[MATERIAL]
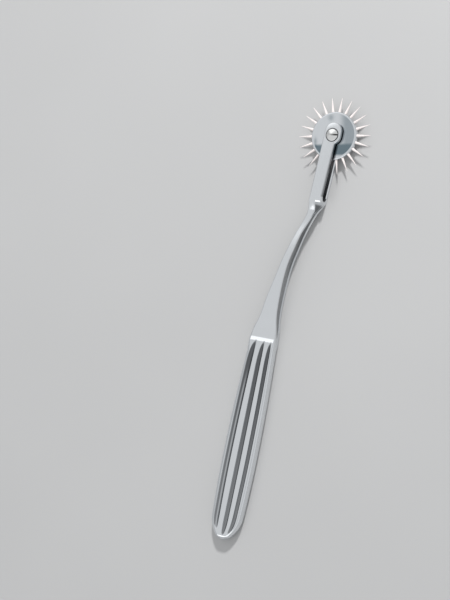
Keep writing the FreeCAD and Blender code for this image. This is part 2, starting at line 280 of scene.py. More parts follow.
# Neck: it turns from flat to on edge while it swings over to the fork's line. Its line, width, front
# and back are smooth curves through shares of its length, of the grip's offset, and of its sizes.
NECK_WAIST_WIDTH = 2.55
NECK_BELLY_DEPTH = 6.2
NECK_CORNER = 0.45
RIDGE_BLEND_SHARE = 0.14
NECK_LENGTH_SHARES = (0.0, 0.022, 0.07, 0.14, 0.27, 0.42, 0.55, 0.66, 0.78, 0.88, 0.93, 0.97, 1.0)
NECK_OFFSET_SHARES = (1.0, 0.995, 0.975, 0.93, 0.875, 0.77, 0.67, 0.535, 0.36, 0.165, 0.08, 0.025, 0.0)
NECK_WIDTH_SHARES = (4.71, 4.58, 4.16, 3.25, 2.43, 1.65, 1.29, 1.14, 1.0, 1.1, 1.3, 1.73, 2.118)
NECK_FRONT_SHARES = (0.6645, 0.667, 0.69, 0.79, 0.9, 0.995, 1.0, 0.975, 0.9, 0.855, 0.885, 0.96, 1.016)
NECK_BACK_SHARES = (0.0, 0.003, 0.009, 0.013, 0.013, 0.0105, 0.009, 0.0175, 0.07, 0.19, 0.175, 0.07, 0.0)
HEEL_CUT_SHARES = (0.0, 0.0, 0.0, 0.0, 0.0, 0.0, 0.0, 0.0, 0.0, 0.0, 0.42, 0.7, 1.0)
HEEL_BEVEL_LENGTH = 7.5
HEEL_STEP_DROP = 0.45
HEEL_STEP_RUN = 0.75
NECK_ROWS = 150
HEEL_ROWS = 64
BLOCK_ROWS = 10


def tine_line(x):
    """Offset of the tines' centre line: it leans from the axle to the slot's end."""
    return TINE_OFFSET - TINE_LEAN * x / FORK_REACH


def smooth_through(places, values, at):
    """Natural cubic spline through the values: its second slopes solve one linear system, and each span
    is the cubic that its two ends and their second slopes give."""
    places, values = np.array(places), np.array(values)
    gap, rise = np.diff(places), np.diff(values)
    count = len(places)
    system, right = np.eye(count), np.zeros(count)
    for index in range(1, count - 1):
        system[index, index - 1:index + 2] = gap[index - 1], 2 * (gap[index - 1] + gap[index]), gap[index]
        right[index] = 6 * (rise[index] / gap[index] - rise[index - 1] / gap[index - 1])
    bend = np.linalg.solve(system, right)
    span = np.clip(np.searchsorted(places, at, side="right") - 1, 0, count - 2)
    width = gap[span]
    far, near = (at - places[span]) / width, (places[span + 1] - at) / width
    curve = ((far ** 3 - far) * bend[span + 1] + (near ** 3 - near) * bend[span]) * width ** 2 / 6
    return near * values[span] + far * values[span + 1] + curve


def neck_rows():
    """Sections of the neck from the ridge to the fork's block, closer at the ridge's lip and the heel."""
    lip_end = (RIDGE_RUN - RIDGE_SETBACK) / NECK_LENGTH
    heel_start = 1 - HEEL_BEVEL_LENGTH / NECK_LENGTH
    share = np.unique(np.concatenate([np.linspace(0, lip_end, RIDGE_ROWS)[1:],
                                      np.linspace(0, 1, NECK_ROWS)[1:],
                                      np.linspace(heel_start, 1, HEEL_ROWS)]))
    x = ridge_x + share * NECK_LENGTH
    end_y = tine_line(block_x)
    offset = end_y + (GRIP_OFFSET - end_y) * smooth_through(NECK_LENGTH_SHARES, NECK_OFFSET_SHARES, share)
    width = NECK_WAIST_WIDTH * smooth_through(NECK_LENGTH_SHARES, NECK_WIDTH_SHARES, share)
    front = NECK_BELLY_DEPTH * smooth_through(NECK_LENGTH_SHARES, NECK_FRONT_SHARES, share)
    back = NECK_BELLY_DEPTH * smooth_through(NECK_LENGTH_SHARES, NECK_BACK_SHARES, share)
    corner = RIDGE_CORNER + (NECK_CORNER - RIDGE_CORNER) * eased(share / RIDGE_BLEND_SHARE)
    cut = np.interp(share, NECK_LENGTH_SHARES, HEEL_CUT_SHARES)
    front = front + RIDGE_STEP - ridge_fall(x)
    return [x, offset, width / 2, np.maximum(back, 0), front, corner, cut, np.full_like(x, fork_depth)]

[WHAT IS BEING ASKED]
Please quote the data above in full, with no line missing.

[SOLUTION TO THE PROBLEM]
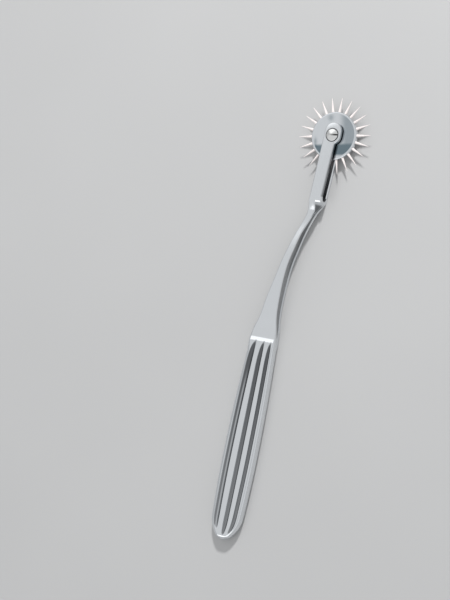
Keep writing the FreeCAD and Blender code for this image. This is part 2, starting at line 280 of scene.py. More parts follow.
# Neck: it turns from flat to on edge while it swings over to the fork's line. Its line, width, front
# and back are smooth curves through shares of its length, of the grip's offset, and of its sizes.
NECK_WAIST_WIDTH = 2.55
NECK_BELLY_DEPTH = 6.2
NECK_CORNER = 0.45
RIDGE_BLEND_SHARE = 0.14
NECK_LENGTH_SHARES = (0.0, 0.022, 0.07, 0.14, 0.27, 0.42, 0.55, 0.66, 0.78, 0.88, 0.93, 0.97, 1.0)
NECK_OFFSET_SHARES = (1.0, 0.995, 0.975, 0.93, 0.875, 0.77, 0.67, 0.535, 0.36, 0.165, 0.08, 0.025, 0.0)
NECK_WIDTH_SHARES = (4.71, 4.58, 4.16, 3.25, 2.43, 1.65, 1.29, 1.14, 1.0, 1.1, 1.3, 1.73, 2.118)
NECK_FRONT_SHARES = (0.6645, 0.667, 0.69, 0.79, 0.9, 0.995, 1.0, 0.975, 0.9, 0.855, 0.885, 0.96, 1.016)
NECK_BACK_SHARES = (0.0, 0.003, 0.009, 0.013, 0.013, 0.0105, 0.009, 0.0175, 0.07, 0.19, 0.175, 0.07, 0.0)
HEEL_CUT_SHARES = (0.0, 0.0, 0.0, 0.0, 0.0, 0.0, 0.0, 0.0, 0.0, 0.0, 0.42, 0.7, 1.0)
HEEL_BEVEL_LENGTH = 7.5
HEEL_STEP_DROP = 0.45
HEEL_STEP_RUN = 0.75
NECK_ROWS = 150
HEEL_ROWS = 64
BLOCK_ROWS = 10


def tine_line(x):
    """Offset of the tines' centre line: it leans from the axle to the slot's end."""
    return TINE_OFFSET - TINE_LEAN * x / FORK_REACH


def smooth_through(places, values, at):
    """Natural cubic spline through the values: its second slopes solve one linear system, and each span
    is the cubic that its two ends and their second slopes give."""
    places, values = np.array(places), np.array(values)
    gap, rise = np.diff(places), np.diff(values)
    count = len(places)
    system, right = np.eye(count), np.zeros(count)
    for index in range(1, count - 1):
        system[index, index - 1:index + 2] = gap[index - 1], 2 * (gap[index - 1] + gap[index]), gap[index]
        right[index] = 6 * (rise[index] / gap[index] - rise[index - 1] / gap[index - 1])
    bend = np.linalg.solve(system, right)
    span = np.clip(np.searchsorted(places, at, side="right") - 1, 0, count - 2)
    width = gap[span]
    far, near = (at - places[span]) / width, (places[span + 1] - at) / width
    curve = ((far ** 3 - far) * bend[span + 1] + (near ** 3 - near) * bend[span]) * width ** 2 / 6
    return near * values[span] + far * values[span + 1] + curve


def neck_rows():
    """Sections of the neck from the ridge to the fork's block, closer at the ridge's lip and the heel."""
    lip_end = (RIDGE_RUN - RIDGE_SETBACK) / NECK_LENGTH
    heel_start = 1 - HEEL_BEVEL_LENGTH / NECK_LENGTH
    share = np.unique(np.concatenate([np.linspace(0, lip_end, RIDGE_ROWS)[1:],
                                      np.linspace(0, 1, NECK_ROWS)[1:],
                                      np.linspace(heel_start, 1, HEEL_ROWS)]))
    x = ridge_x + share * NECK_LENGTH
    end_y = tine_line(block_x)
    offset = end_y + (GRIP_OFFSET - end_y) * smooth_through(NECK_LENGTH_SHARES, NECK_OFFSET_SHARES, share)
    width = NECK_WAIST_WIDTH * smooth_through(NECK_LENGTH_SHARES, NECK_WIDTH_SHARES, share)
    front = NECK_BELLY_DEPTH * smooth_through(NECK_LENGTH_SHARES, NECK_FRONT_SHARES, share)
    back = NECK_BELLY_DEPTH * smooth_through(NECK_LENGTH_SHARES, NECK_BACK_SHARES, share)
    corner = RIDGE_CORNER + (NECK_CORNER - RIDGE_CORNER) * eased(share / RIDGE_BLEND_SHARE)
    cut = np.interp(share, NECK_LENGTH_SHARES, HEEL_CUT_SHARES)
    front = front + RIDGE_STEP - ridge_fall(x)
    return [x, offset, width / 2, np.maximum(back, 0), front, corner, cut, np.full_like(x, fork_depth)]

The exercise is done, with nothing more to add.